The distros make sense for Linux, because Linux users are used to installing software through their package manager, and because getting software outside of this route can sometimes be tricky due to there being multiple distro frameworks

Windows and Mac users are mostly used to installing software from downloads.

It’s a choice. And it’s not a black-or-white choice. As I indicated, I installed two decent synth plugins very easily on my KDE Neon setup, which is pretty much Ubuntu 22.04 out of the box.

But if you do want to go all-in on AV production, these distros provide more than you could ever want. If I was dedicating a workstation for audio production use, I would definitely consider one of these distros.

And it’s often possible to install a lot of the capabilities provided in an audio distro to other distros. As an example, it’s possible, and quite easy, to use the kxstudio repositories on Ubuntu to give you all the additional software.

So, this is a non-argument.

So, you can’t counter the argument or come up with better arguments of your own, so you resort to a lazy ad-hominem.

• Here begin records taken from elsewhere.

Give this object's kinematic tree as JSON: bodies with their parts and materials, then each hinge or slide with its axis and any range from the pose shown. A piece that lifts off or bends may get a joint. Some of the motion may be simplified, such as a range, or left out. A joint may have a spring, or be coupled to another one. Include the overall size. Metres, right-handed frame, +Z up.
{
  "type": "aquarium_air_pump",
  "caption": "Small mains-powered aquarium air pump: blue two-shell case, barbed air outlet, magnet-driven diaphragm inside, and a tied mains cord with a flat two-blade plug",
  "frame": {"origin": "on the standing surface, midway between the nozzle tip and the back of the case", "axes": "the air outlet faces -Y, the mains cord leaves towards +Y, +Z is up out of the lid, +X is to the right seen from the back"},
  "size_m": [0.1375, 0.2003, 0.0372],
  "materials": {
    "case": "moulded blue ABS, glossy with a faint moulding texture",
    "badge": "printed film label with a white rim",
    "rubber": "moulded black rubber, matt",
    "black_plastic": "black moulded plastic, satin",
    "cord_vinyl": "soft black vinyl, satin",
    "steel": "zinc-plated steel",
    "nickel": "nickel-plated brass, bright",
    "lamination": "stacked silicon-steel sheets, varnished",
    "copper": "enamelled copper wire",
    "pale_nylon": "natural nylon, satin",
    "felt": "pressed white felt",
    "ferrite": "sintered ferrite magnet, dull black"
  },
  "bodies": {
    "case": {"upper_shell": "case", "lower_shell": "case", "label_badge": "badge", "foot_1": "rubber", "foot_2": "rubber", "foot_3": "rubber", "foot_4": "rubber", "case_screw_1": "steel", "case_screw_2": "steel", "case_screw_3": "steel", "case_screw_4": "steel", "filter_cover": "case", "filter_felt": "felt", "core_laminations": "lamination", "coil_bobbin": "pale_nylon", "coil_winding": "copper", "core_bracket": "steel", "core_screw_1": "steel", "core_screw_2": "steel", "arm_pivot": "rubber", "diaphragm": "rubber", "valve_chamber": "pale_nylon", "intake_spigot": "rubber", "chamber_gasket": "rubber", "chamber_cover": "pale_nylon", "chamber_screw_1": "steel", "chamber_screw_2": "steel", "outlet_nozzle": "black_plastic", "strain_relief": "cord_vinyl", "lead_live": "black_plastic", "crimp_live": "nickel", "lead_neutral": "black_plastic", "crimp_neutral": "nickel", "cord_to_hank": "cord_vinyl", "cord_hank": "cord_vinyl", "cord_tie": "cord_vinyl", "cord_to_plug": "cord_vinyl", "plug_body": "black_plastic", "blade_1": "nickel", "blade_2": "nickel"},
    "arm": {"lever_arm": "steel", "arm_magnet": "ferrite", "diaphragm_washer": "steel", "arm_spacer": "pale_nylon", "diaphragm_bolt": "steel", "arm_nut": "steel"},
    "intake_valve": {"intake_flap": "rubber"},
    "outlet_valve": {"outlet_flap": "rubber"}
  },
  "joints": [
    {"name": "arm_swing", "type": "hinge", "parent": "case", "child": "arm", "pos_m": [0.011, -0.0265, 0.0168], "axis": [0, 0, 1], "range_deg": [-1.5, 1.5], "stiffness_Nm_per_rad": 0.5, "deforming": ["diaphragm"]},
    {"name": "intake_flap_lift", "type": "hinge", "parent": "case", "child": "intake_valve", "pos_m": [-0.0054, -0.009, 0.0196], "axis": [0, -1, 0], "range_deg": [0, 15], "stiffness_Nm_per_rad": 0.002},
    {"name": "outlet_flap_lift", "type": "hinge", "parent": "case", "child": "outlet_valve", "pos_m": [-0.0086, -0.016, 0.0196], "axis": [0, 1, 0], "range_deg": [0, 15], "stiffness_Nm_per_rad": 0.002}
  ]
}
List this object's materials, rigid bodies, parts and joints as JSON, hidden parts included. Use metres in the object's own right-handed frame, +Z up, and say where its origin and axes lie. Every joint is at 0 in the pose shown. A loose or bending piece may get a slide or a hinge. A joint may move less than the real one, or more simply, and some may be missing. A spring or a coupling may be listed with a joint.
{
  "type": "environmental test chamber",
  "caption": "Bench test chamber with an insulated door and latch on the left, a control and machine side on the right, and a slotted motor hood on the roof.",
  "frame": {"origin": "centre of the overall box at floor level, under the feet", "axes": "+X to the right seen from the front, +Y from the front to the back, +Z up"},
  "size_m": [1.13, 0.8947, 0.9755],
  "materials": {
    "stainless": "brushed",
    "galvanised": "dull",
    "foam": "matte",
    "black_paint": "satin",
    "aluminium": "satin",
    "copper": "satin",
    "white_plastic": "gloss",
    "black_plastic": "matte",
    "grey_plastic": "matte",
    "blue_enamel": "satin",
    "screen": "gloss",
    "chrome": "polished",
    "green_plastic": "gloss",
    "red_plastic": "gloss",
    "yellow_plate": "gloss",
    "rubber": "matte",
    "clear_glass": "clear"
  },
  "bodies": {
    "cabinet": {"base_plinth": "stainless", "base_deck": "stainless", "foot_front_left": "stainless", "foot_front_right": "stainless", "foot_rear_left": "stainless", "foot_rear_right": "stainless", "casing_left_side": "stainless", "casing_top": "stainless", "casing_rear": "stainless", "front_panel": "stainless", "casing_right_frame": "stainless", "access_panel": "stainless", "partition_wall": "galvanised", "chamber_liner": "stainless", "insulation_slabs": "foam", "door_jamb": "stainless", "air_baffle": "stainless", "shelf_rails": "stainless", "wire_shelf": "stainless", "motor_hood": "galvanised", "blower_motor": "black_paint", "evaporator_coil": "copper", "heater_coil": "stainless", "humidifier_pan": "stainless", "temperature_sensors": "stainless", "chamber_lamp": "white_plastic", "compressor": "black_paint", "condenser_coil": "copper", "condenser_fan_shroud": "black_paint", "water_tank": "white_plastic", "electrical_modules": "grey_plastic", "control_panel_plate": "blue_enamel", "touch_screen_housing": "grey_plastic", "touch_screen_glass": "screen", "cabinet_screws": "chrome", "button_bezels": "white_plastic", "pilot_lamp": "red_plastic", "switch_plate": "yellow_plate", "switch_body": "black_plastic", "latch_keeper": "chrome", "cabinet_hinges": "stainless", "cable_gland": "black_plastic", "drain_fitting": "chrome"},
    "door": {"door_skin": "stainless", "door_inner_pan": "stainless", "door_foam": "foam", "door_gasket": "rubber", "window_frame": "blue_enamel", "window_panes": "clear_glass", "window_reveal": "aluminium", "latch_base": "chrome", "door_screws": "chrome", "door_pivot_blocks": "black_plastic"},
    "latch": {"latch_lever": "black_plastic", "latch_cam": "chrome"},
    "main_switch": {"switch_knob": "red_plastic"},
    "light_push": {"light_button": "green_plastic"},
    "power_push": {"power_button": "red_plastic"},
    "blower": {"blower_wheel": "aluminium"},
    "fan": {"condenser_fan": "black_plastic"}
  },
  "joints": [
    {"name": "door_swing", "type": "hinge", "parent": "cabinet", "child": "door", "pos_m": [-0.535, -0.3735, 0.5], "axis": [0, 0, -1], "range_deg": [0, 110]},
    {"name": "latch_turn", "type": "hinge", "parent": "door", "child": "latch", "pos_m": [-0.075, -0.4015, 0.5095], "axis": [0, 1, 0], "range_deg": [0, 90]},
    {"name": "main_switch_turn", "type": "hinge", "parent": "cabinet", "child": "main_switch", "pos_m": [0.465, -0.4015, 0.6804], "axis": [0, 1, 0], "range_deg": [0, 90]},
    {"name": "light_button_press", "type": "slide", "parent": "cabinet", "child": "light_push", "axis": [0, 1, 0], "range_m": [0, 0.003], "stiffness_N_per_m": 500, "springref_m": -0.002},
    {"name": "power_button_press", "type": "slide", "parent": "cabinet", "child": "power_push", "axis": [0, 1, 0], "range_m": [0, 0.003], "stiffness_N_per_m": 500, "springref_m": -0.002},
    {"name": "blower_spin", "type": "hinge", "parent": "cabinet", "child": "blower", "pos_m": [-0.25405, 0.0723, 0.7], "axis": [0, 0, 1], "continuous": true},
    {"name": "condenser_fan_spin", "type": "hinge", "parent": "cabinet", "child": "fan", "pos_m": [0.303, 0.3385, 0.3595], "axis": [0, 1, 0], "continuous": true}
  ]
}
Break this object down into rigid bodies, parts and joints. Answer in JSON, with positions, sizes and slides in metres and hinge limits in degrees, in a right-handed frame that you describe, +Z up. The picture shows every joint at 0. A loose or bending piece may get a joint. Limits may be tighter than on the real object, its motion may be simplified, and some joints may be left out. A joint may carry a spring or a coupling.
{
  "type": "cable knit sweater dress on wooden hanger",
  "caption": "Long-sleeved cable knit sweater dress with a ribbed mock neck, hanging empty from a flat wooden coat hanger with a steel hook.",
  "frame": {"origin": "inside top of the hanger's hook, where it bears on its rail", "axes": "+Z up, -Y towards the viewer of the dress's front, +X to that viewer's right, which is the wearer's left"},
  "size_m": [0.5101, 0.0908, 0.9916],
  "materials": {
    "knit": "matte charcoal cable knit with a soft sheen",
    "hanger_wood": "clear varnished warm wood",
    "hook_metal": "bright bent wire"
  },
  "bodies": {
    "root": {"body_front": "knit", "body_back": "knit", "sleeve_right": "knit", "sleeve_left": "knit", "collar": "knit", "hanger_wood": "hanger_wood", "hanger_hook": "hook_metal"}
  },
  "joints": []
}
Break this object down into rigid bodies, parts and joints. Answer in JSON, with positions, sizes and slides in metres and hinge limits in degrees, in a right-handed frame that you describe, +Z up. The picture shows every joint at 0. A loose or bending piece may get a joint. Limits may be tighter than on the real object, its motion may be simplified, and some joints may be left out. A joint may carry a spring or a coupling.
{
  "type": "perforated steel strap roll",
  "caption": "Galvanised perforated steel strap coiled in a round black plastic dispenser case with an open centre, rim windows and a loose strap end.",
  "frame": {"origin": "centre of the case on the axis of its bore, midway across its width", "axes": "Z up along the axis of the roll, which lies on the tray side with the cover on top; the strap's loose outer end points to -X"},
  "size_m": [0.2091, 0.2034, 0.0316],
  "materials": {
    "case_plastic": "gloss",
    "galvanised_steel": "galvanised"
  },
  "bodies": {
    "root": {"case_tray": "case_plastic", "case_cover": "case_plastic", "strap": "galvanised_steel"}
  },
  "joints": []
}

And I don’t know what this has to do with the subject even. This is not a Linux forum. The software is not elusively (or even primarily) designed to work with Linux (ISTR the Ardour Devs mostly use Macs these days). And the discussion, that you started, is not specifically about Linux.

Why is it any more difficult than, say, Reaper, which comes (like Ardour) with a small handful of basic plugins including a very basic synth plugin that is probably a lot less useful than the General MIDI plugin that ships with Ardour?

I’m not against making Ardour easier and more accessible for new users, but the notion that including a couple of extra plugins is going to have a significant benefit seems misguided (especially when those plugins are a few clicks away anyway).

If Ardour has a an issue with expanding it’s user-base, I think it’s primarily down to marketing/exposure: I rarely see Ardour mentioned on music or audio production forums, blogs/articles, or YouTube videos and, when it is suggested, it’s usually drowned out by a chorus of people recommending Reaper, Cubase, or Ableton.

In most cases, people either seem to say:

“it’s too complicated for my use, I’ll stick with Audacity”,
or
“I’ll go with Reaper because that’s what everyone else seems to be using”.

Occasionally, I will see:
“The MIDI support on it doesn’t work for me”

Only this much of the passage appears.